The French, I think, must be world champions in the production of books lamenting the state of their economy (they are also good at taking antidepressants). Occasionally, it is true, someone writes a book to the effect that things are not so very bad in France, in fact that they are really quite good, at least by comparison with everywhere else; but this is so contrary to the majority of what is written that it has the quality of whistling in the wind. If the French economy had grown at the rate at which books are published predicting its imminent collapse, it would be flourishing indeed.
Confined to bed in Paris for a few days by a case of flu, an economic jeremiad was just what I needed to pick me up. There is nothing quite like lamentation, I have found, to make one feel better in oneself. Tant pis! Nos enfants paieront (Too Bad! Our Children Will Pay), by François Lenglet, was just what I needed. How can one complain about a few minor symptoms such as headache, fever, and cough when the whole world is going to the dogs?
It is one of the theses of this lucid book that the generation of May 1968—or at any rate its leaders—has arranged things pretty well for itself, though disastrously for everyone else. If it has not been outright hypocritical, it has at least been superbly opportunist. First it bought property and accumulated other assets while inflation raged, paying back its debts at a fraction of their original value with depreciated money; then, having got its hands on the assets, it arranged for an economic policy of low inflation except in the value of its own assets. Moreover, it also arranged the best possible conditions for its retirement, in many cases unfunded by investment and paid for by those unfortunate enough to have come after them. They will have to work much longer, and if ever they reach the age of retirement, which might recede before them like a mirage in the desert, it will be under conditions much less generous than those enjoyed by current retirees.

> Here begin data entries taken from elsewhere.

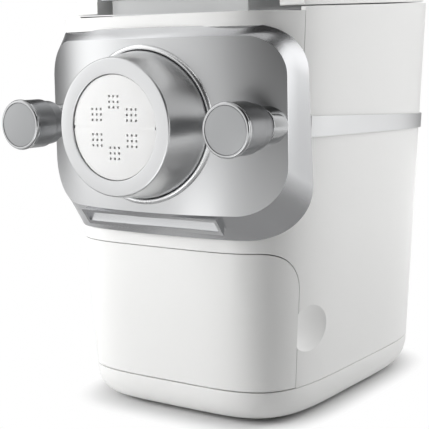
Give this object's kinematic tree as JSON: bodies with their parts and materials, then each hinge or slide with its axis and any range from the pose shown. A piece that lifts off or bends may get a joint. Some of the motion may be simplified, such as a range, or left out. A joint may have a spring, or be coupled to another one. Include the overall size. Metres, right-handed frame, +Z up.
{
  "type": "electric pasta maker",
  "caption": "Electric pasta maker: tapered white housing, bowed metal front plate with shaping disc and clamp knobs, clear mixing chamber, sloping control tower and an accessory drawer.",
  "frame": {"origin": "on the table, under the middle of the whole machine's width and depth", "axes": "+Z up, +Y to the machine's back, so the dial faces -Y and +X is to the right of someone facing the dial"},
  "size_m": [0.1862, 0.2674, 0.31],
  "materials": {
    "housing": "semi-gloss moulded white",
    "inner_white": "plain moulded",
    "deck": "plain moulded",
    "foot": "matt",
    "steel": "plain bright zinc",
    "band": "satin silver",
    "gland": "matt",
    "plate": "satin, evenly blasted",
    "bezel": "satin plated",
    "bead": "bright",
    "dial": "satin silver",
    "disc": "semi-gloss white",
    "boss": "bright",
    "knob": "satin silver",
    "knob_face": "satin gray",
    "tube": "plain moulded",
    "seal": "matt",
    "auger": "semi-gloss white",
    "chamber": "clear",
    "lid_clear": "clear",
    "panel": "dark gray, glossy",
    "display": "black, glossy",
    "button": "satin silver",
    "board": "green laminate",
    "casting": "cast, matt",
    "brass": "turned",
    "gear": "natural moulded",
    "motor": "zinc plated",
    "copper": "laminated steel with copper windings",
    "fan": "plain moulded"
  },
  "bodies": {
    "machine": {"rear_housing": "housing", "left_side_panel": "housing", "right_side_panel": "housing", "front_housing": "housing", "base_plinth": "housing", "base_deck": "deck", "rubber_feet": "foot", "base_screws": "steel", "side_band": "band", "cord_grommet": "gland", "drawer_rails": "steel", "clamp_studs": "steel", "extrusion_tube": "tube", "tube_seal": "seal", "mixing_chamber": "chamber", "shaft_seal": "seal", "tower_housing": "housing", "control_panel": "panel", "display_window": "display", "circuit_board": "board", "chassis_deck": "deck", "bearing_block": "casting", "shaft_bearing": "brass", "shaft_bushes": "brass", "gear_frame": "casting", "gear_cover": "inner_white", "gear_screws": "steel", "motor_can": "motor", "motor_end_bell": "casting", "motor_stator": "copper"},
    "drawer": {"drawer_front": "housing", "drawer_tray": "inner_white"},
    "front_plate": {"plate_face": "plate", "plate_bezel": "bezel", "plate_lip": "bead", "dial_ring": "dial", "shaping_disc": "disc", "left_boss": "boss", "right_boss": "boss"},
    "left_knob_body": {"left_knob": "knob", "left_knob_cap": "knob_face"},
    "right_knob_body": {"right_knob": "knob", "right_knob_cap": "knob_face"},
    "screw": {"extrusion_screw": "auger", "mixing_paddle": "auger", "drive_shaft": "steel", "screw_gear": "gear"},
    "intermediate": {"intermediate_gear": "gear", "intermediate_shaft": "steel"},
    "rotor": {"motor_armature": "copper", "motor_pinion": "steel", "cooling_fan": "fan"},
    "lid": {"lid_frame": "housing", "lid_window": "lid_clear"},
    "power_button_body": {"power_button": "button"},
    "start_button_body": {"start_button": "button"},
    "program_button_body": {"program_button": "button"},
    "minus_button_body": {"minus_button": "button"},
    "plus_button_body": {"plus_button": "button"}
  },
  "joints": [
    {"name": "drawer_slide", "type": "slide", "parent": "machine", "child": "drawer", "axis": [0, -1, 0], "range_m": [0, 0.062]},
    {"name": "plate_release", "type": "slide", "parent": "machine", "child": "front_plate", "axis": [0, -1, 0], "range_m": [0, 0.06]},
    {"name": "left_knob_turn", "type": "hinge", "parent": "front_plate", "child": "left_knob_body", "pos_m": [-0.075, -0.1, 0.18], "axis": [0, -1, 0], "range_deg": [0, 720]},
    {"name": "right_knob_turn", "type": "hinge", "parent": "front_plate", "child": "right_knob_body", "pos_m": [0.075, -0.1, 0.18], "axis": [0, -1, 0], "range_deg": [0, 720]},
    {"name": "screw_spin", "type": "hinge", "parent": "machine", "child": "screw", "pos_m": [0, 0, 0.18], "axis": [0, 1, 0], "continuous": true},
    {"name": "intermediate_spin", "type": "hinge", "parent": "machine", "child": "intermediate", "pos_m": [0, 0, 0.1275], "axis": [0, 1, 0], "continuous": true},
    {"name": "rotor_spin", "type": "hinge", "parent": "machine", "child": "rotor", "pos_m": [0, 0, 0.075], "axis": [0, 1, 0], "continuous": true},
    {"name": "lid_lift", "type": "slide", "parent": "machine", "child": "lid", "axis": [0, 0, 1], "range_m": [0, 0.06]},
    {"name": "power_press", "type": "slide", "parent": "machine", "child": "power_button_body", "axis": [0, 0.7071, -0.7071], "range_m": [0, 0.001], "stiffness_N_per_m": 800, "springref_m": -0.001},
    {"name": "start_press", "type": "slide", "parent": "machine", "child": "start_button_body", "axis": [0, 0.7071, -0.7071], "range_m": [0, 0.001], "stiffness_N_per_m": 800, "springref_m": -0.001},
    {"name": "program_press", "type": "slide", "parent": "machine", "child": "program_button_body", "axis": [0, 0.7071, -0.7071], "range_m": [0, 0.001], "stiffness_N_per_m": 800, "springref_m": -0.001},
    {"name": "minus_press", "type": "slide", "parent": "machine", "child": "minus_button_body", "axis": [0, 0.7071, -0.7071], "range_m": [0, 0.001], "stiffness_N_per_m": 800, "springref_m": -0.001},
    {"name": "plus_press", "type": "slide", "parent": "machine", "child": "plus_button_body", "axis": [0, 0.7071, -0.7071], "range_m": [0, 0.001], "stiffness_N_per_m": 800, "springref_m": -0.001}
  ],
  "couplings": [
    {"joint": "intermediate_spin", "follows": "screw_spin", "ratio": -4},
    {"joint": "rotor_spin", "follows": "screw_spin", "ratio": 24}
  ]
}
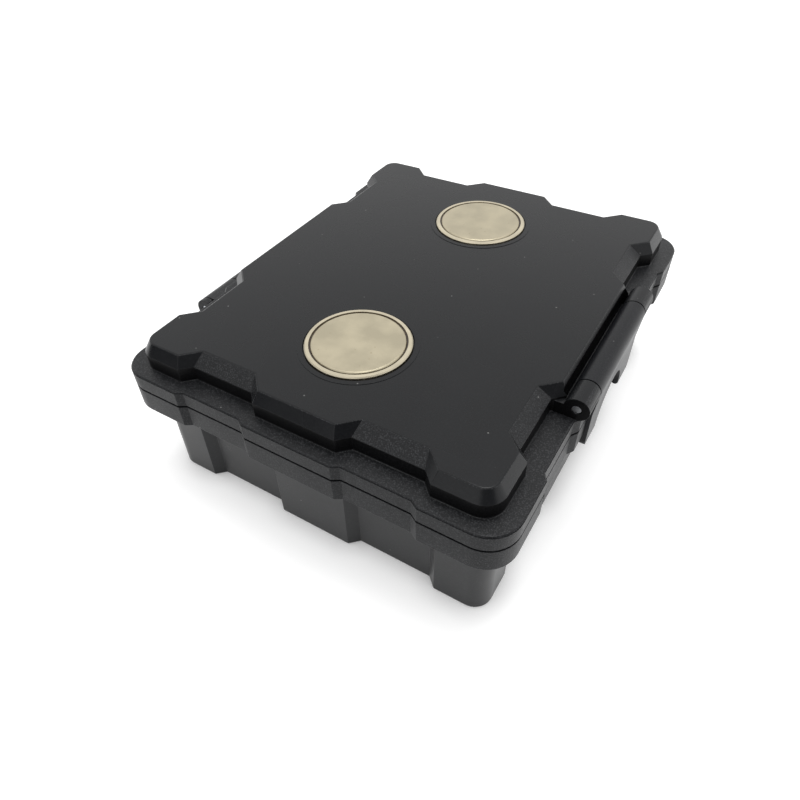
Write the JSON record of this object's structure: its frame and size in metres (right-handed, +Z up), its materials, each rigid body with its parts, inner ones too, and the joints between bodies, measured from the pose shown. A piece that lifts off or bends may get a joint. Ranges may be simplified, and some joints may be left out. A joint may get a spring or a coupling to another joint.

It matters little whether this was all part of a preconceived plan or things just fell out this way, for that is how things now are. The result is that what was always a class society is in the process of becoming a caste society, in which only children of the already well-off have a hope of owning their own house.
M. Lenglet sees several reasons why the situation is particularly catastrophic in France. There is nothing like having been born, grown up, and lived in a country for seeing its weaknesses. It is the same with close relatives: One perceives in them all the little faults and defects that strangers do not notice, and understands the little barbs in their innocent-sounding statements that strangers miss.
It is certainly true that France, a country that glorifies its own revolution, is peculiarly resistant to change. Such resistance can arise from fear of the new or attachment to the old, or some combination of the two; neither is in itself completely unreasonable, and that man must have lived a very miserable life who has nothing that he hopes will not change or does not wish to preserve. On the other hand, immobility in widespread disgruntlement is dangerous. It is often said that France does not change except by cataclysm, and M. Lenglet says near the end of his book:
France is very near the point of incandescence, which could lead to a kind of civil war in which different interest groups confront one another, completely forgetting the common national interest.
This is precisely what my French brother-in-law says, except that he does not put it in the conditional: The explosion is coming and cannot now be avoided.
From my own observations, I find this not altogether credible. It is true that I inhabit a mainly bourgeois world in which services are still excellent, the quality of life is high, and most people do not have problems meeting their bills at the end of the month. Being myself one of the fortunate, or perhaps I should say parasitic, generation, I have nothing to do in Paris except go from interesting exhibition to interesting exhibition, eat in good restaurants, and go to the cinema (thanks to subsidies, Paris is by far the best place in the world to see films from the four corners of the world). Since the public transport is excellent, I don’t need a car, which would only be a liability there, and to be free of the ghastly contraption is a rare luxury in the modern world.
This pleasant little life seems to be based upon such solid foundations that it could never founder. And yet I am perfectly aware that, not very far away, is another world entirely, indeed more than one other world: the Paris Metro. And the Gare du Nord is a good place to see it, or them.
To begin with, quite a number of the stations of the Metro smell unmistakably of the homeless, far more than they ever did before. Whole families of beggars take up daytime residence in them, claiming to be Syrian refugees but really being gypsies (according to a Tunisian taxi driver to whom I spoke, who said that they knew not a word of Arabic apart from a phrase or two that their children are taught to intone). No doubt begging in the Paris Metro is a wretched way to live, but sympathy is far from an inexhaustible quality in most people, while irritation is not.